▸ **TASK STATEMENT**:
Copy out each line in the material below that has the word "manifold".
---------------
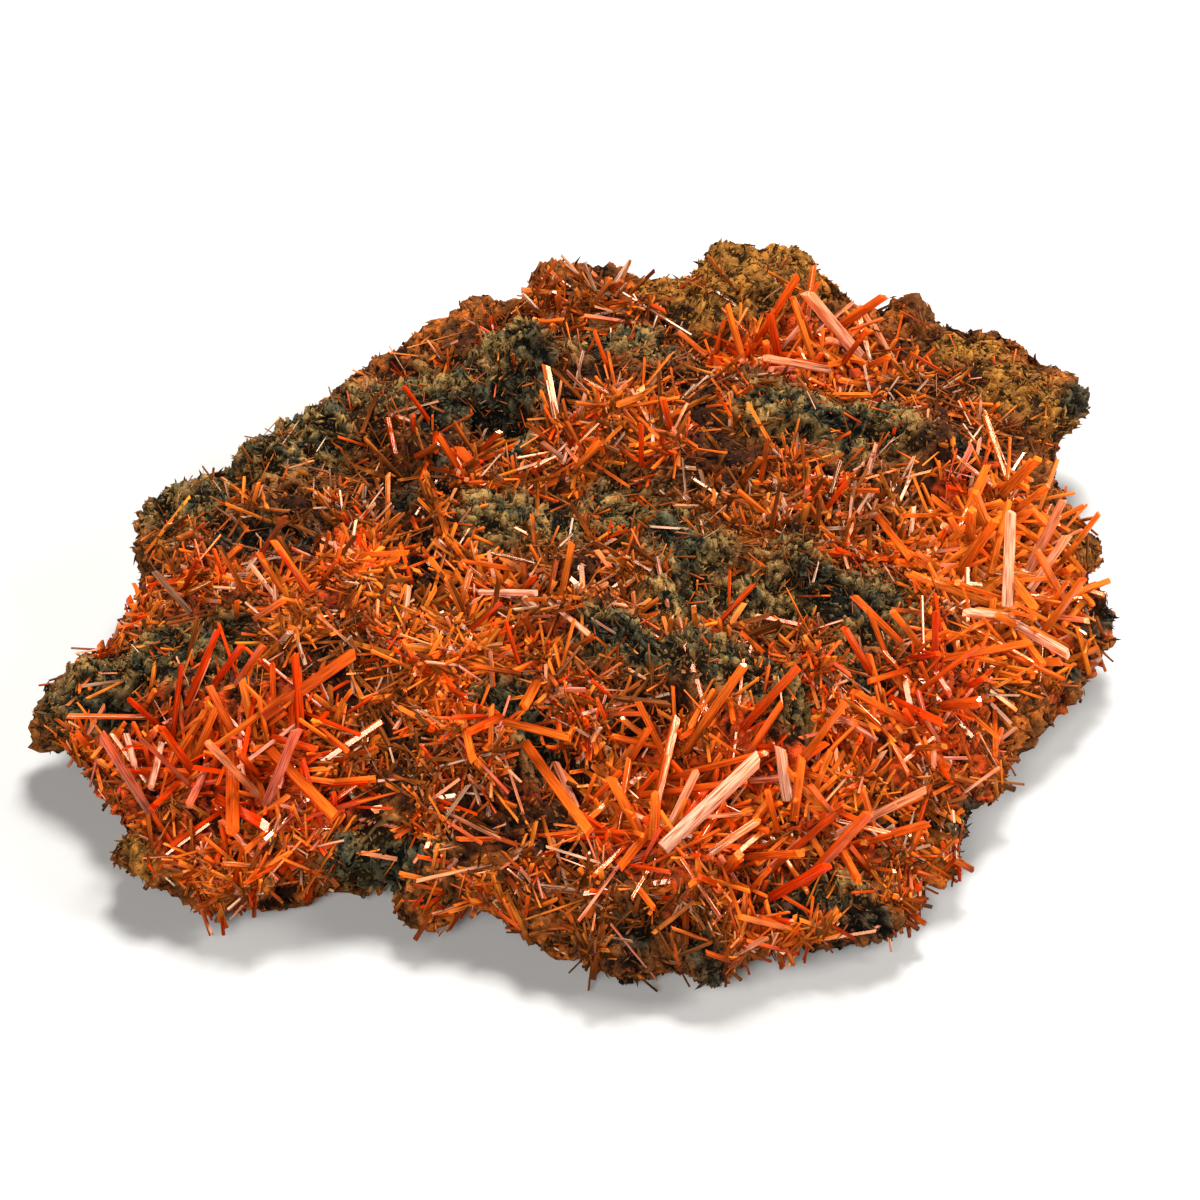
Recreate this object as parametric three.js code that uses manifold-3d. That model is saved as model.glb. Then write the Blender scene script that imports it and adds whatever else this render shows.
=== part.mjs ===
// Crocoite on gossan: a palm-sized plate of brown, black-crusted matrix whose upper side is grown over with
// thickets of square orange-red prisms. Millimetres, +Z up, origin on the standing face under the plate's middle.
import * as THREE from "three";
import { ImprovedNoise } from "three/addons/math/ImprovedNoise.js";
import { mergeVertices } from "three/addons/utils/BufferGeometryUtils.js";
import Module from "manifold-3d";

const wasm = await Module();
wasm.setup();

// ---- driving dimensions ----------------------------------------------------------------------------------
const PLATEAU = 16.5; // height of the broad upper side above the standing face
const SHOULDER_POWER = 4; // how late the upper side rolls over towards the rim
const RIM_STEP = 3.3; // spacing of the facets along the rim
const RING_STEP = 3.3; // spacing of the rings of facets on the upper side
const LUMP = { size: 9, height: 3.2 }; // broad lumps of the crusted rock
const KNOB = { size: 4.4, height: 2.3 }; // small knobs on the lumps
const LEDGE = { step: 3, depth: 0.4 }; // ledges along the slopes, a step of height apart
const WALL_ROUGHNESS = 0.12; // bulges of the wall under the rim, over its distance from the middle
const WALL_BULGE = 7; // size of those bulges
const PIT = { size: 11, depth: 3.5 }; // hollows in the underside, inside the ring it stands on
const CRUST = 1.5; // intergrown crocoite at the foot of a thicket
const GAP = 0.3; // clearance between a thicket and the rock it grew on
const CRUST_TAPER = 0.3; // share of a thicket's oval over which its crust thins out
const WAVER = { size: 1.8, share: 0.1 }; // how the edge of an oval wavers
const STEEPEST = 0.4; // upward part of the normal below which a slope counts as no steeper
const FLATTENING = 0.85; // a prism's narrow diagonal over its wide one
const SLANT = 0.6; // fall of a prism's end over its width
const LEAN = [20, 72]; // how far prisms lean over, in degrees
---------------
▸ **SOLUTION TO THE EXERCISE**:
Recreate this object as parametric three.js code that uses manifold-3d. That model is saved as model.glb. Then write the Blender scene script that imports it and adds whatever else this render shows.
import Module from "manifold-3d";